I was doing all of this because I felt compelled to — and I shared with others because there is a small part of me that cannot help but do so. But as my friend discerned, deeper and deeper into my crisis, it became clear that One Who Creates must be willing to turn the thing over and determine if it’s simply a joy ride, or a craft — a practice that must be returned to, over and over again, because you can’t look away, and because in some way, you wholly believe in its worth and purpose. What does this do to your creativity when you treat yourself carefully and with more respect? What does it mean to take your work more seriously?

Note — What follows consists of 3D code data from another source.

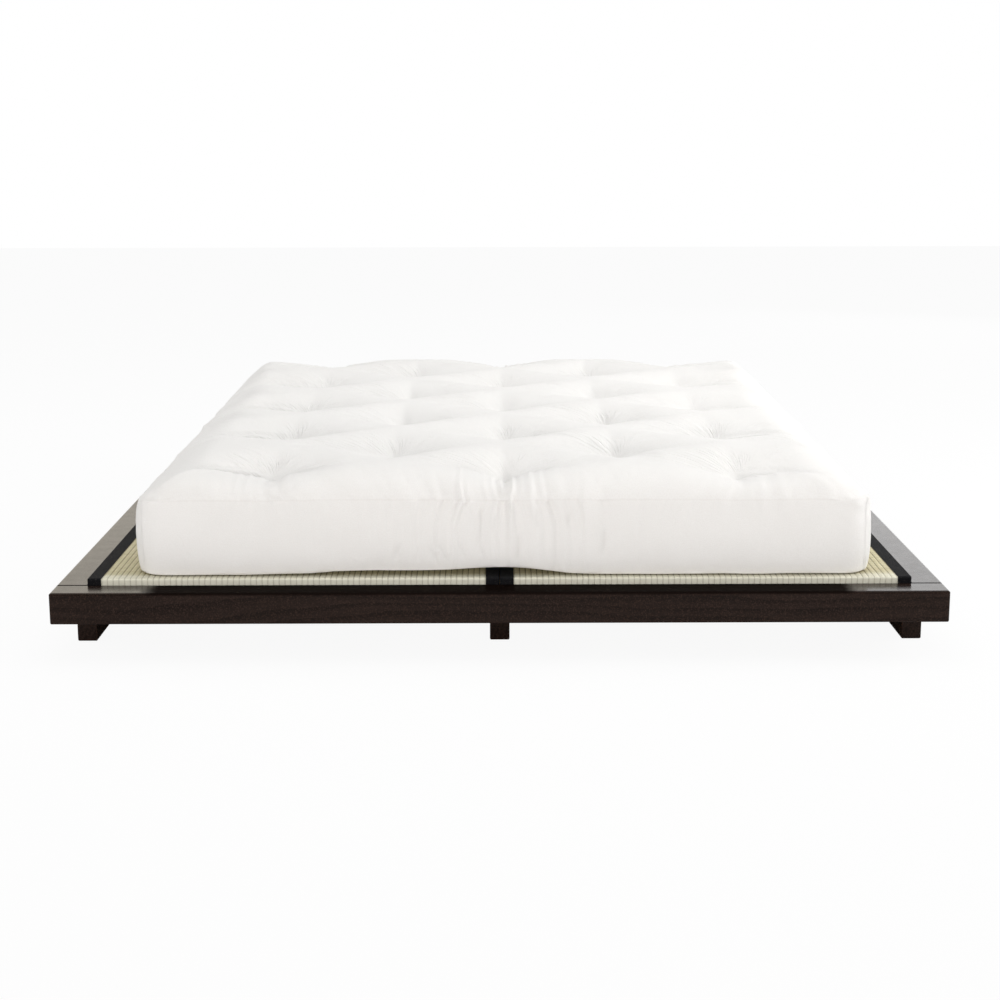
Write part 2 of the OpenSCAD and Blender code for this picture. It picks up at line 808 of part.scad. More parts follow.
place_mat(-1) mat_backing();  // left_mat_backing
place_mat(1) mat_core();  // right_mat_core
place_mat(1) mat_rush_cover();  // right_mat_rush_cover
place_mat(1) mat_border();  // right_mat_outer_border
place_mat(1) mirror([1, 0, 0]) mat_border();  // right_mat_inner_border
place_mat(1) mat_backing();  // right_mat_backing
futon_top_panel();
futon_boxing();
futon_bottom_panel();
futon_upper_batting();
futon_firm_layer();
futon_lower_batting();
futon_tufts();
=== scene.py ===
"""Looks for a low platform bed: stained rails, rush mats and a hand-tufted cotton mattress.

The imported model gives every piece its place. This script finishes its wood, steel, rush and cloth,
and makes the mattress as a stuffed case, swollen by its filling and tied down at its tufts.
"""

from __future__ import annotations

import logging
import math
from dataclasses import dataclass
from enum import Enum
from typing import Any, Mapping

import bmesh
import bpy
import numpy as np
from mathutils import Matrix, Vector


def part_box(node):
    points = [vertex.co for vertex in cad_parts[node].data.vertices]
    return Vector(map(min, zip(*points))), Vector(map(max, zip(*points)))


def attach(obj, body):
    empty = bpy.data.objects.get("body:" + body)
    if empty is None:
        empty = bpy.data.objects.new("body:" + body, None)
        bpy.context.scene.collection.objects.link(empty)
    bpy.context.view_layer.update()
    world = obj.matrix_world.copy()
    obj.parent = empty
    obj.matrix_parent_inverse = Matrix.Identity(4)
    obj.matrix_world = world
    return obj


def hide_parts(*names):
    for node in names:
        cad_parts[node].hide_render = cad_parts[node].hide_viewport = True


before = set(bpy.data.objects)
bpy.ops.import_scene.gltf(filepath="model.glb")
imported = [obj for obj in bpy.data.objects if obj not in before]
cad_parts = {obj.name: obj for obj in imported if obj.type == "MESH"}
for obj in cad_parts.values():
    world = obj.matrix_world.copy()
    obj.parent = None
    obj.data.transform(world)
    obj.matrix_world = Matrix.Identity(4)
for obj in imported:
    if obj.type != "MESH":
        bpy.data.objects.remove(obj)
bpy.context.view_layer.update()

LOG = logging.getLogger("platform_bed")

Colour = tuple[float, float, float, float]
Point = tuple[float, float, float]

WHITE: Colour = (1.0, 1.0, 1.0, 1.0)


# ---------------------------------------------------------------- colour and node helpers


def srgb(red: int, green: int, blue: int) -> Colour:
    """Turns a colour as seen on screen into the linear colour that a shader takes.

    Args:
        red: Red from 0 to 255.
        green: Green from 0 to 255.
        blue: Blue from 0 to 255.

    Returns:
        The linear red, green and blue, with full alpha.
    """

    def linear(level: int) -> float:
        """Undoes the screen's curve for one channel."""
        share = level / 255
        return share / 12.92 if share <= 0.04045 else ((share + 0.055) / 1.055) ** 2.4

    return (linear(red), linear(green), linear(blue), 1.0)


class Graph:
    """A node tree with short calls for the nodes that the finishes are made of."""

    def __init__(self, tree: bpy.types.NodeTree) -> None:
        """Keeps the tree that the calls add to."""
        self.tree = tree

    def feed(self, socket: bpy.types.NodeSocket, value: Any) -> None:
        """Links a socket to another node's output, or sets its value.

        Args:
            socket: The input to fill.
            value: A node's output socket, or a plain value.
        """
        if isinstance(value, bpy.types.NodeSocket):
            self.tree.links.new(value, socket)
        elif value is not None:
            socket.default_value = value

    def add(self, kind: str, inputs: Mapping[str | int, Any] | None = None,
            **settings: Any) -> bpy.types.Node:
        """Adds one node.

        Args:
            kind: The node's type name.
            inputs: What goes into its sockets, by name or by place.
            settings: Properties of the node itself.

        Returns:
            The new node.
        """
        node = self.tree.nodes.new(kind)
        for name, value in settings.items():
            setattr(node, name, value)
        for key, value in (inputs or {}).items():
            self.feed(node.inputs[key], value)
        return node

    def math(self, operation: str, *values: Any, clamp: bool = False) -> bpy.types.NodeSocket:
        """Works out one number from up to three others.

        Args:
            operation: The Math node's operation.
            values: Sockets or numbers, in the node's own order.
            clamp: Whether the result is kept from 0 to 1.

        Returns:
            The result's socket.
        """
        node = self.add("ShaderNodeMath", dict(enumerate(values)), operation=operation)
        node.use_clamp = clamp
        return node.outputs[0]

    def vector(self, operation: str, *values: Any) -> bpy.types.NodeSocket:
        """Works out one vector from up to three others."""
        node = self.add("ShaderNodeVectorMath", dict(enumerate(values)), operation=operation)
        return node.outputs[0]

    def split(self, vector: bpy.types.NodeSocket) -> list[bpy.types.NodeSocket]:
        """Takes a vector apart into its three numbers."""
        return list(self.add("ShaderNodeSeparateXYZ", {0: vector}).outputs)

    def join(self, *numbers: Any) -> bpy.types.NodeSocket:
        """Puts three numbers together as a vector."""
        return self.add("ShaderNodeCombineXYZ", dict(enumerate(numbers))).outputs[0]

    def noise(self, vector: bpy.types.NodeSocket, scale: float, detail: float = 2.0,
              roughness: float = 0.5, distortion: float = 0.0) -> bpy.types.NodeSocket:
        """Adds a cloudy noise from 0 to 1 and returns its value."""
        inputs = {"Vector": vector, "Scale": scale, "Detail": detail,
                  "Roughness": roughness, "Distortion": distortion}
        return self.add("ShaderNodeTexNoise", inputs, noise_dimensions="3D").outputs[0]

    def span(self, value: bpy.types.NodeSocket, low: float, high: float, to_low: float = 0.0,
             to_high: float = 1.0, smooth: bool = True) -> bpy.types.NodeSocket:
        """Maps one range of numbers to another.

        Args:
            value: The number to map.
            low: What becomes to_low.
            high: What becomes to_high.
            to_low: The result at and below low.
            to_high: The result at and above high.
            smooth: Whether the ends ease in.

        Returns:
            The mapped number.
        """
        kind = "SMOOTHSTEP" if smooth else "LINEAR"
        node = self.add("ShaderNodeMapRange", {0: value, 1: low, 2: high, 3: to_low, 4: to_high},
                        interpolation_type=kind, clamp=True)
        return node.outputs[0]

    def mix(self, share: Any, first: Any, second: Any, blend: str = "MIX") -> bpy.types.NodeSocket:
        """Mixes two colours by a share from 0 to 1."""
        node = self.add("ShaderNodeMix", {0: share, 6: first, 7: second},
                        data_type="RGBA", blend_type=blend)
        return node.outputs[2]

    def clamp(self, value: Any) -> bpy.types.NodeSocket:
        """Keeps a number from 0 to 1."""
        return self.math("ADD", value, 0.0, clamp=True)

    def bump(self, height: Any, distance: float, strength: float = 1.0,
             normal: Any = None) -> bpy.types.NodeSocket:
        """Turns a height from 0 to 1, over a distance in metres, into a normal."""
        inputs = {"Strength": strength, "Distance": distance, "Height": height, "Normal": normal}
        return self.add("ShaderNodeBump", inputs).outputs[0]


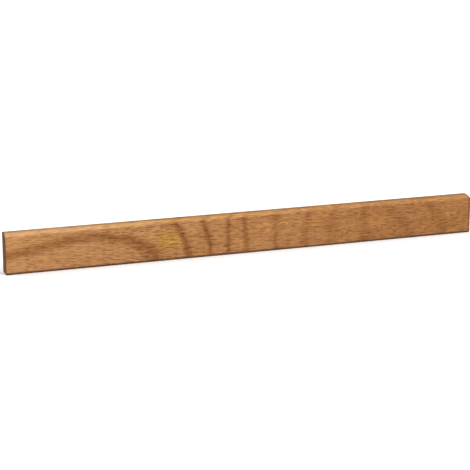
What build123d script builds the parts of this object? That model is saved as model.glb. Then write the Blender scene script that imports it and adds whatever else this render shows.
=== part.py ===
"""Magnetic knife bar: a solid oak bar that holds knives on its front face.

The bar's top is crowned: it is level at the back and falls away in an arc to the front face.
A long channel is routed into the back of the bar. Disc magnets sit in drilled pockets at the
bottom of the channel, with a thin skin of oak between them and the knives. A steel strip
screwed down over the magnets closes their field, and an oak strip glued over it fills the
channel flush with the back. Two keyhole plates let into that strip hang the bar on two screws.

The origin is the centre of the back face, which lies against the wall. +X is to the right of
someone who faces the bar, +Y goes into the wall and +Z is up. Millimetres.

Every sketch on a plane Plane.XZ.offset(d) lies d behind the back face, counted towards the
front, so an extrusion from it runs on towards the front.
"""

import os

from build123d import *

# The bar
bar_length = 600.0
bar_height = 48.0  # at the back
bar_depth = 18.0
crown_drop = 3.2  # how much lower the crowned top is at the front than at the back
edge_radius = 2.0  # hand-eased edges along the bar
front_top_radius = 1.0  # crisper where the top meets the front
end_edge_radius = 0.7  # and round the two ends
front_skin = 2.5  # oak left between a magnet and the knives

# Magnets
magnet_count = 18
magnet_radius = 10.0
magnet_thickness = 5.0
magnet_edge = 0.4  # the plating's chamfer
magnet_clearance = 0.15  # radial, for glue

# Steel strip behind the magnets
yoke_end_margin = 20.0  # from the bar's end to the strip's end
yoke_width = 25.0
yoke_thickness = 3.0
yoke_corner = 2.0
yoke_screw_every = 6  # magnets from one strip screw to the next

# Channel and the strip of oak that fills it
cutter_radius = 6.0
channel_clearance = 0.2  # steel strip to channel wall
glue_gap = 0.08  # oak filler to channel wall

# Keyhole plates
keyhole_spacing = 400.0
plate_length = 50.0
plate_height = 20.0
plate_thickness = 1.5
plate_corner = 4.0
plate_screw_spacing = 36.0
plate_setback = 0.1  # how far the plate lies below the back face
plate_clearance = 0.15
entry_radius = 4.75  # the screw head goes in here
neck_width = 5.0  # the screw's shank slides up here
keyhole_travel = 8.0
head_room_radius = 5.25
head_room_depth = 4.5

# Countersunk wood screws
screw_head_radius = 2.8
screw_shank_radius = 1.5
screw_point = 2.0  # length of the pointed tip
plate_screw_margin = 1.0  # oak left between a plate screw's point and the steel strip
yoke_screw_length = 7.5
recess_width = 0.7
recess_span = 3.2
recess_depth = 0.9
screw_clearance = 0.1  # radial, screw to steel
pilot_clearance = 0.02  # radial, screw to wood
seat_gap = 0.02  # a head's cone to its countersink

# Depths below the back face
magnet_front = bar_depth - front_skin
magnet_back = magnet_front - magnet_thickness
yoke_back = magnet_back - yoke_thickness
plate_back = plate_setback
plate_front = plate_back + plate_thickness

# Lengths and positions that follow
front_top = bar_height / 2 - crown_drop
yoke_length = bar_length - 2 * yoke_end_margin
magnet_pitch = yoke_length / (magnet_count + 1 / 2)
channel_length = yoke_length + 2 * cutter_radius
channel_width = yoke_width + 2 * channel_clearance
magnet_row = [(i - (magnet_count - 1) / 2) * magnet_pitch for i in range(magnet_count)]
yoke_screw_row = [
    (i - magnet_count / 2) * magnet_pitch for i in range(0, magnet_count + 1, yoke_screw_every)
]
plate_middles = {"left": -keyhole_spacing / 2, "right": keyhole_spacing / 2}
head_cone = screw_head_radius - screw_shank_radius  # a right-angled countersink
sink_angle = 90.0
sink_radius = screw_head_radius + screw_clearance
sink_hole_radius = screw_shank_radius + screw_clearance
pilot_radius = screw_shank_radius + pilot_clearance
head_setback = screw_clearance - seat_gap  # how far a screw's head lies below the steel
plate_screw_length = yoke_back - plate_screw_margin - plate_back - head_setback

os.makedirs("parts", exist_ok=True)


def save(builder, name):
    """Label the finished piece and write it as parts/<name>.step."""
    builder.part.label = name
    export_step(builder.part, f"parts/{name}.step")


def back_plane(depth):
    """The plane at this depth below the back face, whose normal points to the front."""
    return Plane.XZ.offset(depth)


def drill_plane(depth):
    """The same plane seen from behind, so that holes are drilled from it towards the front."""
    return -Plane.XZ.offset(depth)


def countersunk_screw(length):
    """A screw with its head's face on XY and its point at +Z, cross recess cut."""
    with BuildPart() as screw:
        with BuildSketch(Plane.XZ):
            with BuildLine():
                Polyline(
                    (0, 0),
                    (screw_head_radius, 0),
                    (screw_shank_radius, head_cone),
                    (screw_shank_radius, length - screw_point),
                    (0, length),
                    close=True,
                )
            make_face()
        revolve(axis=Axis.Z)
        with BuildSketch():
            Rectangle(recess_span, recess_width)
            Rectangle(recess_width, recess_span)
        extrude(amount=recess_depth, mode=Mode.SUBTRACT)
    return screw.part


def driven_screws(length, depth, spots):
    """A group of separate screws, driven towards the front from this depth."""
    screw = countersunk_screw(length)
    with BuildPart(back_plane(depth)) as group:
        with Locations(*spots):
            add(screw)
    return group


yoke_screw_spots = [(x, 0) for x in yoke_screw_row]

# The oak bar, with its channel, magnet pockets and pilot holes
with BuildPart() as oak_bar:
    with BuildSketch(Plane.YZ):
        with BuildLine():
            crown = TangentArc((0, bar_height / 2), (-bar_depth, front_top), tangent=(-1, 0))
            Polyline(crown @ 1, (-bar_depth, -bar_height / 2), (0, -bar_height / 2), crown @ 0)
        make_face()
    extrude(amount=bar_length / 2, both=True)
    long_edges = oak_bar.edges().filter_by(Axis.X)
    front_top_edge = long_edges.group_by(Axis.Y)[0].sort_by(Axis.Z)[-1:]
    fillet(front_top_edge, front_top_radius)
    fillet(long_edges - front_top_edge, edge_radius)
    ends = oak_bar.faces().filter_by(Axis.X)
    fillet(ends.edges(), end_edge_radius)
    with BuildSketch(back_plane(0)):
        RectangleRounded(channel_length, channel_width, cutter_radius)
    extrude(amount=magnet_back, mode=Mode.SUBTRACT)
    with BuildSketch(back_plane(magnet_back)):
        with Locations(*[(x, 0) for x in magnet_row]):
            Circle(magnet_radius + magnet_clearance)
    extrude(amount=magnet_thickness, mode=Mode.SUBTRACT)
    with Locations(drill_plane(yoke_back + head_setback)):
        with Locations(*yoke_screw_spots):
            Hole(pilot_radius, yoke_screw_length)
save(oak_bar, "oak_bar")

# Magnets, one disc in each pocket
for number, x in enumerate(magnet_row, start=1):
    with BuildPart() as magnet:
        with BuildSketch(back_plane(magnet_back)):
            with Locations((x, 0)):
                Circle(magnet_radius)
        extrude(amount=magnet_thickness)
        chamfer(magnet.edges().filter_by(GeomType.CIRCLE), magnet_edge)
    save(magnet, f"magnet_{number:02d}")

# The steel strip over the magnets, and its screws
with BuildPart() as steel_yoke:
    with BuildSketch(back_plane(yoke_back)):
        RectangleRounded(yoke_length, yoke_width, yoke_corner)
    extrude(amount=yoke_thickness)
    with Locations(drill_plane(yoke_back)):
        with Locations(*yoke_screw_spots):
            CounterSinkHole(sink_hole_radius, sink_radius, counter_sink_angle=sink_angle)
save(steel_yoke, "steel_yoke")

save(driven_screws(yoke_screw_length, yoke_back + head_setback, yoke_screw_spots), "yoke_screws")

# The keyhole plates and their screws
plate_spots = {
    side: [(x - plate_screw_spacing / 2, 0), (x + plate_screw_spacing / 2, 0)]
    for side, x in plate_middles.items()
}
for side, x in plate_middles.items():
    with BuildPart() as keyhole_plate:
        with BuildSketch(back_plane(plate_back)):
            with Locations((x, 0)):
                RectangleRounded(plate_length, plate_height, plate_corner)
            with Locations((x, -keyhole_travel / 2)):
                Circle(entry_radius, mode=Mode.SUBTRACT)
            with Locations((x, 0)):
                SlotCenterToCenter(keyhole_travel, neck_width, rotation=90, mode=Mode.SUBTRACT)
        extrude(amount=plate_thickness)
        with Locations(drill_plane(plate_back)):
            with Locations(*plate_spots[side]):
                CounterSinkHole(sink_hole_radius, sink_radius, counter_sink_angle=sink_angle)
    save(keyhole_plate, f"keyhole_plate_{side}")
    screws = driven_screws(plate_screw_length, plate_back + head_setback, plate_spots[side])
    save(screws, f"keyhole_screws_{side}")

# The oak strip that fills the channel, let in for the plates and the wall screws' heads
with BuildPart() as oak_filler:
    with BuildSketch(back_plane(0)):
        RectangleRounded(
            channel_length - 2 * glue_gap, channel_width - 2 * glue_gap, cutter_radius - glue_gap
        )
    extrude(amount=yoke_back)
    with BuildSketch(back_plane(0)):
        with Locations(*[(x, 0) for x in plate_middles.values()]):
            RectangleRounded(
                plate_length + 2 * plate_clearance,
                plate_height + 2 * plate_clearance,
                plate_corner + plate_clearance,
            )
    extrude(amount=plate_front, mode=Mode.SUBTRACT)
    with BuildSketch(back_plane(plate_front)):
        with Locations(*[(x, 0) for x in plate_middles.values()]):
            SlotCenterToCenter(keyhole_travel, 2 * head_room_radius, rotation=90)
    extrude(amount=head_room_depth, mode=Mode.SUBTRACT)
    with Locations(drill_plane(plate_back + head_setback)):
        with Locations(*plate_spots["left"], *plate_spots["right"]):
            Hole(pilot_radius, plate_screw_length)
save(oak_filler, "oak_filler")
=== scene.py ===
"""Magnetic knife bar: an oiled oak bar with magnets inside, hung on two keyhole plates.

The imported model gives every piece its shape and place, in metres, with the origin at the
centre of the back face, +X along the bar, +Y into the wall and +Z up. This file gives the
pieces their finishes, cuts the threads and recesses of the screws, and sets the stage.
"""

import math

import bpy
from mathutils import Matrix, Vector


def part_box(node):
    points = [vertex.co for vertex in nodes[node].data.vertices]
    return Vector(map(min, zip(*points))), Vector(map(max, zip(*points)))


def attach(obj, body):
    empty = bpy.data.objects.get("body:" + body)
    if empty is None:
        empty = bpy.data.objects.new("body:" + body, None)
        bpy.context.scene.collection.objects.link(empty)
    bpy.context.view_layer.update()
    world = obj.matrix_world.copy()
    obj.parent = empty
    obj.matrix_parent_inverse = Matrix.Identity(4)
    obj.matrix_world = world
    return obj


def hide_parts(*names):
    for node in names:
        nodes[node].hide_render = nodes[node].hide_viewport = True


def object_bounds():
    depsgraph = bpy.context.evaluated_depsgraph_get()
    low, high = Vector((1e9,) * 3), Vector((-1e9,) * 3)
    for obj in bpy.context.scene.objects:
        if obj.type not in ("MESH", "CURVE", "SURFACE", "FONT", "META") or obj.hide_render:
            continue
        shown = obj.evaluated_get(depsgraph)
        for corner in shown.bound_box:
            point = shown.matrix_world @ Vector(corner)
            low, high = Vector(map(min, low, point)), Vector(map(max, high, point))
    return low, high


bl_info = {
    "name": "Magnetic Knife Bar",
    "version": (1, 0, 0),
    "blender": (4, 5, 0),
    "location": "View3D > Sidebar > Knife Bar",
    "description": "Oiled oak knife bar with magnets, steel strip, keyhole plates and screws",
    "category": "Add Mesh",
}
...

I don’t know; I’m still figuring it out.
And I still was then, through my friend’s thoughtful responses, and days later on the dance floor in some Umbrian hotel. The sun had just done its job on me — baking me as I officiated at my friends’ wedding, drawing on all my years of experience reading poetry out loud in front of people, using my voice as an instrument, to build tension and tone. To marry together two halves of a greater whole.
My skin was becoming a tawny red, and I felt dazed from the attention that I was trying to redirect — from the sun and the audience.
I took everything I had been thinking of on that trip and moved it through my body.
I took the question posed by my friend: Is it a hobby? And if so, that’s okay — but don’t get your feelings hurt when other people treat it as such.
Or,
Is it a lifelong, meaning-rich craft that you take seriously? If yes, begin now. Act as the charioteer and unite the wild forces within you to go, to move forward, with clarity of purpose and vision.
False humility onto the fire, my friend impelled. And this essay is the first log and kindling toward a funeral pyre for the self who denies what she needs — artistically and existentially. That is, to believe that what this is — this conflagration of words, heat, philosophy, beauty has meaning for me, and wherever you are, whoever you are being, that it has meaning for you too.